::: DATA SECTION

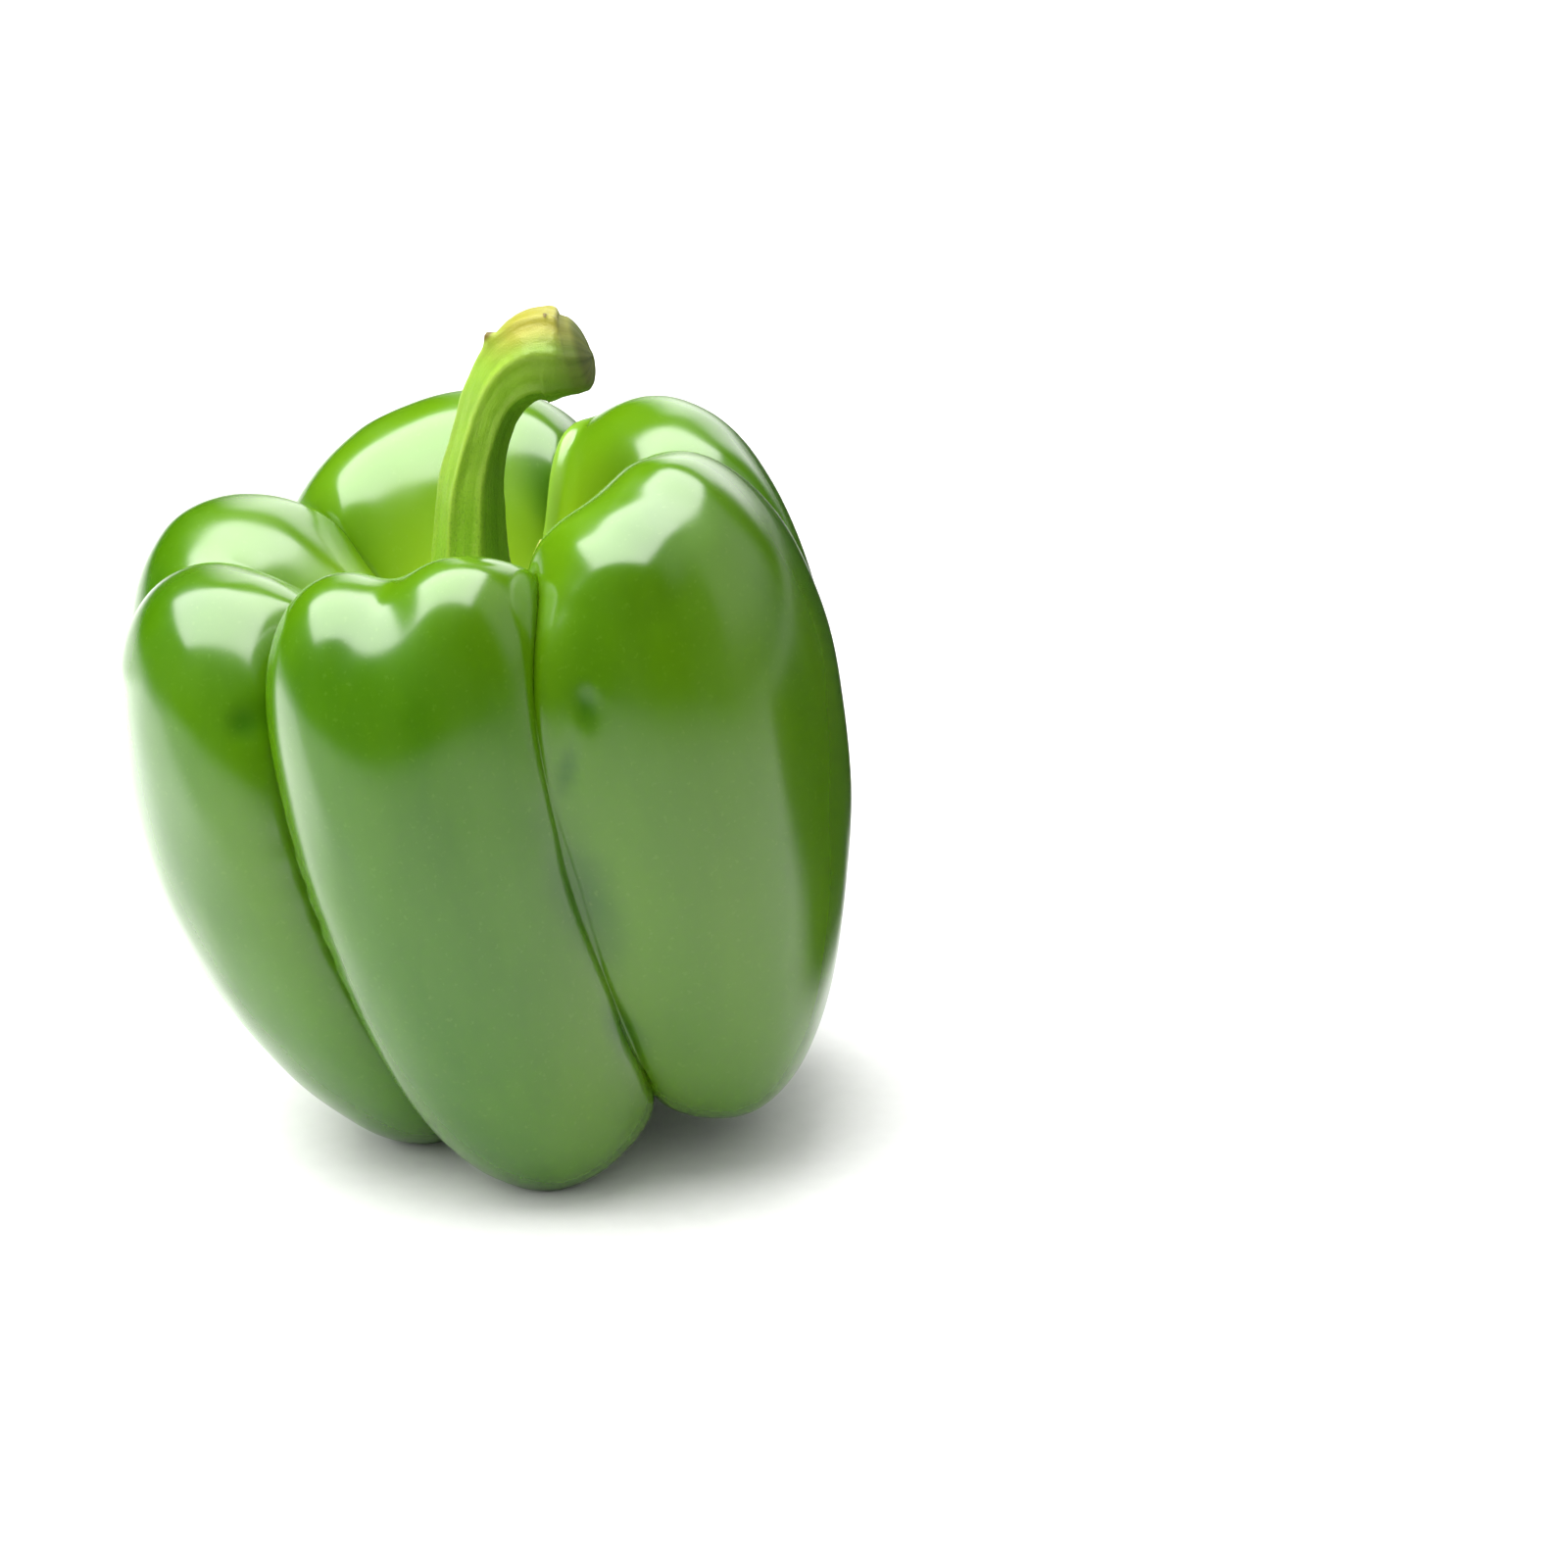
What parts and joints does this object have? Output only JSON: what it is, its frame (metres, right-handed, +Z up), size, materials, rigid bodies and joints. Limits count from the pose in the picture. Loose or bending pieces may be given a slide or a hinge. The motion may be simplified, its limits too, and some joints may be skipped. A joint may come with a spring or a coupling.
{
  "type": "bell pepper",
  "caption": "Green bell pepper with deep lobes, a calyx and a bent stalk, leaning a little on the feet of its lobes.",
  "frame": {"origin": "on the table, under the middle of the bounding box of the standing pepper", "axes": "+Z up from the table; front towards -Y; the fruit leans towards -X and the cut end of its stalk points to +X"},
  "size_m": [0.09, 0.0892, 0.1065],
  "materials": {
    "skin": "smooth waxy green skin, glossy",
    "sepal": "dull green leaf with a pale ragged rim",
    "stem": "satin green fibrous stalk with a browned cut end"
  },
  "bodies": {
    "root": {"fruit": "skin", "calyx": "sepal", "stalk": "stem"}
  },
  "joints": []
}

::::::

AIM OF THE TASK: Print all of the data exactly as it was given.

RESULT OF THIS EXERCISE:
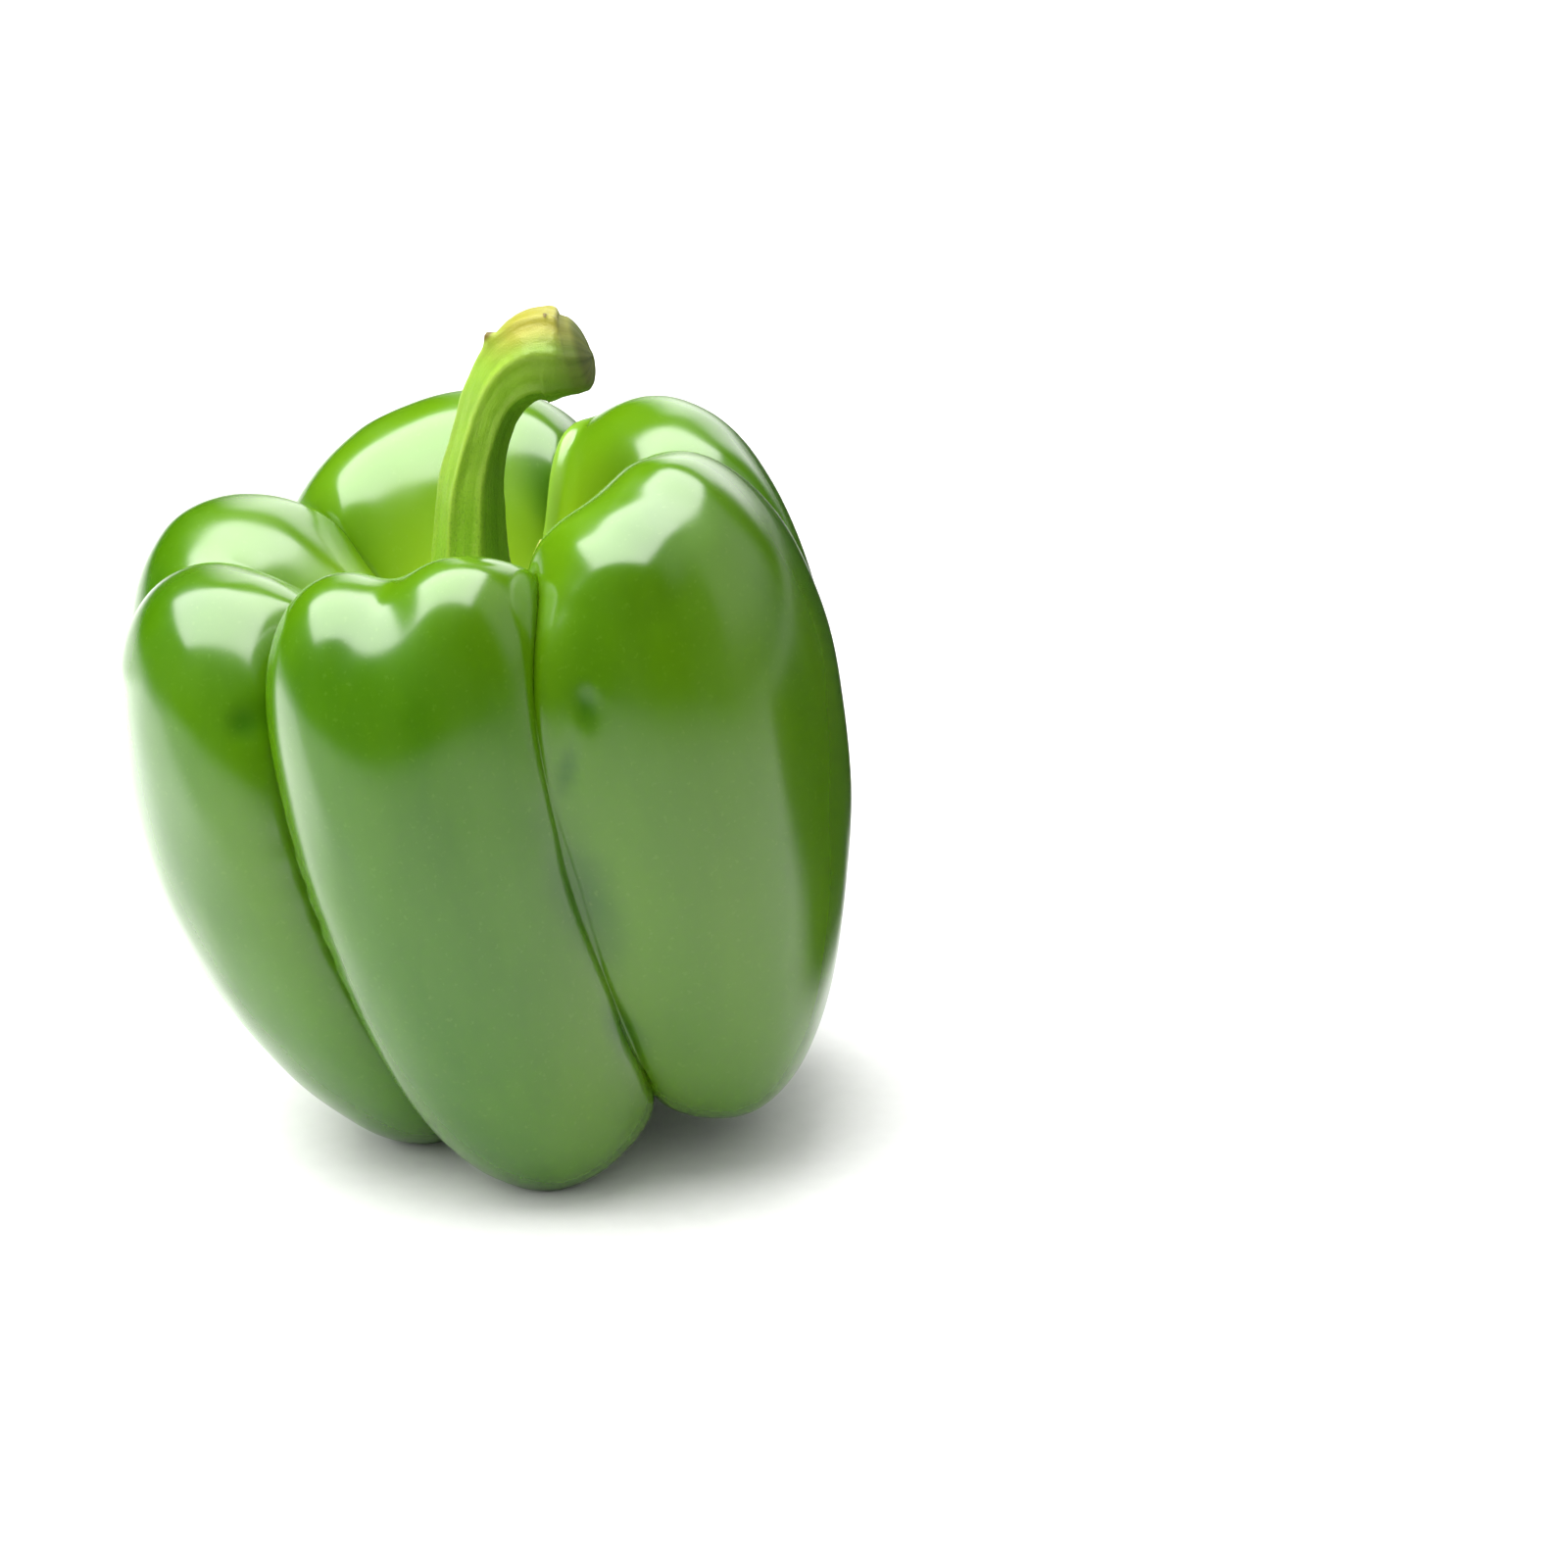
What parts and joints does this object have? Output only JSON: what it is, its frame (metres, right-handed, +Z up), size, materials, rigid bodies and joints. Limits count from the pose in the picture. Loose or bending pieces may be given a slide or a hinge. The motion may be simplified, its limits too, and some joints may be skipped. A joint may come with a spring or a coupling.
{
  "type": "bell pepper",
  "caption": "Green bell pepper with deep lobes, a calyx and a bent stalk, leaning a little on the feet of its lobes.",
  "frame": {"origin": "on the table, under the middle of the bounding box of the standing pepper", "axes": "+Z up from the table; front towards -Y; the fruit leans towards -X and the cut end of its stalk points to +X"},
  "size_m": [0.09, 0.0892, 0.1065],
  "materials": {
    "skin": "smooth waxy green skin, glossy",
    "sepal": "dull green leaf with a pale ragged rim",
    "stem": "satin green fibrous stalk with a browned cut end"
  },
  "bodies": {
    "root": {"fruit": "skin", "calyx": "sepal", "stalk": "stem"}
  },
  "joints": []
}